Output every line of the data exactly as it appears.

* RECORDED INFORMATION

----

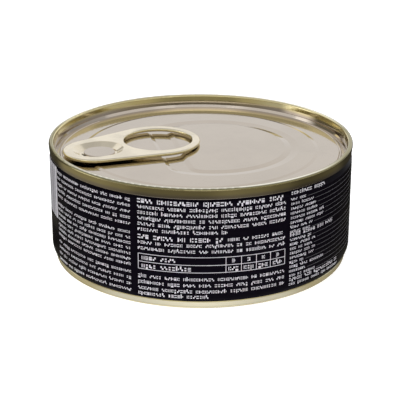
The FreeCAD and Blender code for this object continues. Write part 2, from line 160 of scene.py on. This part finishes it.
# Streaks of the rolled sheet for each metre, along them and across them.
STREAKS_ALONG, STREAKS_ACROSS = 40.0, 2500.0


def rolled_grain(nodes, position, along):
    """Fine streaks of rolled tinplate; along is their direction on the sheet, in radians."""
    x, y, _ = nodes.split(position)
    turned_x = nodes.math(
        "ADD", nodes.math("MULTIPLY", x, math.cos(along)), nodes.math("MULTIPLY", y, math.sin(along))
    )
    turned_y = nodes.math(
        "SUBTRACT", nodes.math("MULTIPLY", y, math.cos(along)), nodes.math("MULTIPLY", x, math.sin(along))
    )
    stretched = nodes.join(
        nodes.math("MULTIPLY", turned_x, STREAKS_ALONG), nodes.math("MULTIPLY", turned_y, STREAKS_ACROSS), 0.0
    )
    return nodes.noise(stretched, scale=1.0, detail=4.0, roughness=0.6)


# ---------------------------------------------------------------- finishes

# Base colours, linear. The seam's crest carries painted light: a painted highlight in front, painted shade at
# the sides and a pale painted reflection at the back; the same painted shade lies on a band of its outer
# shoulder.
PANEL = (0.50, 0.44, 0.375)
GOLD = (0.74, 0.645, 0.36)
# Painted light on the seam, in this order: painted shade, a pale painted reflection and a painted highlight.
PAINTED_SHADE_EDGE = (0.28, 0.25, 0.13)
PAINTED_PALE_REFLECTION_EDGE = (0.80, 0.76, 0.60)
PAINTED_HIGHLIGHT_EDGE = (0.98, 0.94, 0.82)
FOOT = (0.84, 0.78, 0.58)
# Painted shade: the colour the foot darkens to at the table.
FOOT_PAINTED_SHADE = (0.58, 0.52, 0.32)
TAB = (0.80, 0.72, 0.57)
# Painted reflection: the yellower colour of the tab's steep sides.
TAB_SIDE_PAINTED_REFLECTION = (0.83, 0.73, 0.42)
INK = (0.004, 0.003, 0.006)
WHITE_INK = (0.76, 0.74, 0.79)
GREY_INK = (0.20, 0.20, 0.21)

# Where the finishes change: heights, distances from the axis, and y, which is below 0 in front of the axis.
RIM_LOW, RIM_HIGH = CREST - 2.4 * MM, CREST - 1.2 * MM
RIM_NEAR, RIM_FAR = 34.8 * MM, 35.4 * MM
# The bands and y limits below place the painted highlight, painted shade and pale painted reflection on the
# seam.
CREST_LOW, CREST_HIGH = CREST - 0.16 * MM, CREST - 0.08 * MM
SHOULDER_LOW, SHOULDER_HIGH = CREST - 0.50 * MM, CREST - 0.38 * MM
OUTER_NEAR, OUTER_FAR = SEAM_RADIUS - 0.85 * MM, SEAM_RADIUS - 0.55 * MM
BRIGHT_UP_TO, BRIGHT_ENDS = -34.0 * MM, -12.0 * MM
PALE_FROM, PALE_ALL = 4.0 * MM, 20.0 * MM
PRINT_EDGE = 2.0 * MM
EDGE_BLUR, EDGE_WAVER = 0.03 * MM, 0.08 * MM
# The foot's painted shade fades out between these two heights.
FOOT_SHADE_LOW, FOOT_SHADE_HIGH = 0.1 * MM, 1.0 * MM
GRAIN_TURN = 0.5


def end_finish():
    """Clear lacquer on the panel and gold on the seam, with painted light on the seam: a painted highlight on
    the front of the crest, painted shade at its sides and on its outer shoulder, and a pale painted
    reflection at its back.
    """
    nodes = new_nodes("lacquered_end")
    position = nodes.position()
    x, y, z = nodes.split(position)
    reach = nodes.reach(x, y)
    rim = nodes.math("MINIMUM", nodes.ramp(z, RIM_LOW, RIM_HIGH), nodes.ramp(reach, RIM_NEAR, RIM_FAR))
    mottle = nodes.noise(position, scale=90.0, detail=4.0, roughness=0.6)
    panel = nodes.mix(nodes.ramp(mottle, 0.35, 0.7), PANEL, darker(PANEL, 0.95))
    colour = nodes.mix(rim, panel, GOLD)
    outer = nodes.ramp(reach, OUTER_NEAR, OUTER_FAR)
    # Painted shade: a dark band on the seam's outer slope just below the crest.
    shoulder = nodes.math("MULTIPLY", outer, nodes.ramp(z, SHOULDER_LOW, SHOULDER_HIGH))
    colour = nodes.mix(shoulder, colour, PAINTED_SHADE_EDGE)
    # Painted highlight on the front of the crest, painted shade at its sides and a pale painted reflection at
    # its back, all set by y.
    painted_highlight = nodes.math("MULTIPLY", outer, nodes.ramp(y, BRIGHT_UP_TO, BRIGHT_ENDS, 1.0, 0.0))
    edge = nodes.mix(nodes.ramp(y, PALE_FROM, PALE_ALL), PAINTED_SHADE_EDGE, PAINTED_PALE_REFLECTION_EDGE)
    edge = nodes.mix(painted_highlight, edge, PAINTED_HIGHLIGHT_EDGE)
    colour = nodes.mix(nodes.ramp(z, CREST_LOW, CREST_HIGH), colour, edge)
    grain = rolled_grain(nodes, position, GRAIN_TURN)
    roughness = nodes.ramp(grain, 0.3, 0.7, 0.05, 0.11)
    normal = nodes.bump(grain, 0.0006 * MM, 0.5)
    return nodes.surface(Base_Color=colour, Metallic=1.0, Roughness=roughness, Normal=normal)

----

* RIGHT ANSWER
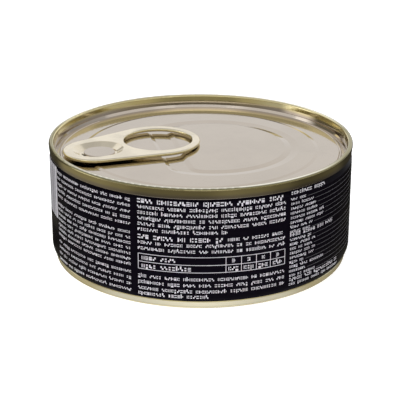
The FreeCAD and Blender code for this object continues. Write part 2, from line 160 of scene.py on. This part finishes it.
# Streaks of the rolled sheet for each metre, along them and across them.
STREAKS_ALONG, STREAKS_ACROSS = 40.0, 2500.0


def rolled_grain(nodes, position, along):
    """Fine streaks of rolled tinplate; along is their direction on the sheet, in radians."""
    x, y, _ = nodes.split(position)
    turned_x = nodes.math(
        "ADD", nodes.math("MULTIPLY", x, math.cos(along)), nodes.math("MULTIPLY", y, math.sin(along))
    )
    turned_y = nodes.math(
        "SUBTRACT", nodes.math("MULTIPLY", y, math.cos(along)), nodes.math("MULTIPLY", x, math.sin(along))
    )
    stretched = nodes.join(
        nodes.math("MULTIPLY", turned_x, STREAKS_ALONG), nodes.math("MULTIPLY", turned_y, STREAKS_ACROSS), 0.0
    )
    return nodes.noise(stretched, scale=1.0, detail=4.0, roughness=0.6)


# ---------------------------------------------------------------- finishes

# Base colours, linear. The seam's crest carries painted light: a painted highlight in front, painted shade at
# the sides and a pale painted reflection at the back; the same painted shade lies on a band of its outer
# shoulder.
PANEL = (0.50, 0.44, 0.375)
GOLD = (0.74, 0.645, 0.36)
# Painted light on the seam, in this order: painted shade, a pale painted reflection and a painted highlight.
PAINTED_SHADE_EDGE = (0.28, 0.25, 0.13)
PAINTED_PALE_REFLECTION_EDGE = (0.80, 0.76, 0.60)
PAINTED_HIGHLIGHT_EDGE = (0.98, 0.94, 0.82)
FOOT = (0.84, 0.78, 0.58)
# Painted shade: the colour the foot darkens to at the table.
FOOT_PAINTED_SHADE = (0.58, 0.52, 0.32)
TAB = (0.80, 0.72, 0.57)
# Painted reflection: the yellower colour of the tab's steep sides.
TAB_SIDE_PAINTED_REFLECTION = (0.83, 0.73, 0.42)
INK = (0.004, 0.003, 0.006)
WHITE_INK = (0.76, 0.74, 0.79)
GREY_INK = (0.20, 0.20, 0.21)

# Where the finishes change: heights, distances from the axis, and y, which is below 0 in front of the axis.
RIM_LOW, RIM_HIGH = CREST - 2.4 * MM, CREST - 1.2 * MM
RIM_NEAR, RIM_FAR = 34.8 * MM, 35.4 * MM
# The bands and y limits below place the painted highlight, painted shade and pale painted reflection on the
# seam.
CREST_LOW, CREST_HIGH = CREST - 0.16 * MM, CREST - 0.08 * MM
SHOULDER_LOW, SHOULDER_HIGH = CREST - 0.50 * MM, CREST - 0.38 * MM
OUTER_NEAR, OUTER_FAR = SEAM_RADIUS - 0.85 * MM, SEAM_RADIUS - 0.55 * MM
BRIGHT_UP_TO, BRIGHT_ENDS = -34.0 * MM, -12.0 * MM
PALE_FROM, PALE_ALL = 4.0 * MM, 20.0 * MM
PRINT_EDGE = 2.0 * MM
EDGE_BLUR, EDGE_WAVER = 0.03 * MM, 0.08 * MM
# The foot's painted shade fades out between these two heights.
FOOT_SHADE_LOW, FOOT_SHADE_HIGH = 0.1 * MM, 1.0 * MM
GRAIN_TURN = 0.5


def end_finish():
    """Clear lacquer on the panel and gold on the seam, with painted light on the seam: a painted highlight on
    the front of the crest, painted shade at its sides and on its outer shoulder, and a pale painted
    reflection at its back.
    """
    nodes = new_nodes("lacquered_end")
    position = nodes.position()
    x, y, z = nodes.split(position)
    reach = nodes.reach(x, y)
    rim = nodes.math("MINIMUM", nodes.ramp(z, RIM_LOW, RIM_HIGH), nodes.ramp(reach, RIM_NEAR, RIM_FAR))
    mottle = nodes.noise(position, scale=90.0, detail=4.0, roughness=0.6)
    panel = nodes.mix(nodes.ramp(mottle, 0.35, 0.7), PANEL, darker(PANEL, 0.95))
    colour = nodes.mix(rim, panel, GOLD)
    outer = nodes.ramp(reach, OUTER_NEAR, OUTER_FAR)
    # Painted shade: a dark band on the seam's outer slope just below the crest.
    shoulder = nodes.math("MULTIPLY", outer, nodes.ramp(z, SHOULDER_LOW, SHOULDER_HIGH))
    colour = nodes.mix(shoulder, colour, PAINTED_SHADE_EDGE)
    # Painted highlight on the front of the crest, painted shade at its sides and a pale painted reflection at
    # its back, all set by y.
    painted_highlight = nodes.math("MULTIPLY", outer, nodes.ramp(y, BRIGHT_UP_TO, BRIGHT_ENDS, 1.0, 0.0))
    edge = nodes.mix(nodes.ramp(y, PALE_FROM, PALE_ALL), PAINTED_SHADE_EDGE, PAINTED_PALE_REFLECTION_EDGE)
    edge = nodes.mix(painted_highlight, edge, PAINTED_HIGHLIGHT_EDGE)
    colour = nodes.mix(nodes.ramp(z, CREST_LOW, CREST_HIGH), colour, edge)
    grain = rolled_grain(nodes, position, GRAIN_TURN)
    roughness = nodes.ramp(grain, 0.3, 0.7, 0.05, 0.11)
    normal = nodes.bump(grain, 0.0006 * MM, 0.5)
    return nodes.surface(Base_Color=colour, Metallic=1.0, Roughness=roughness, Normal=normal)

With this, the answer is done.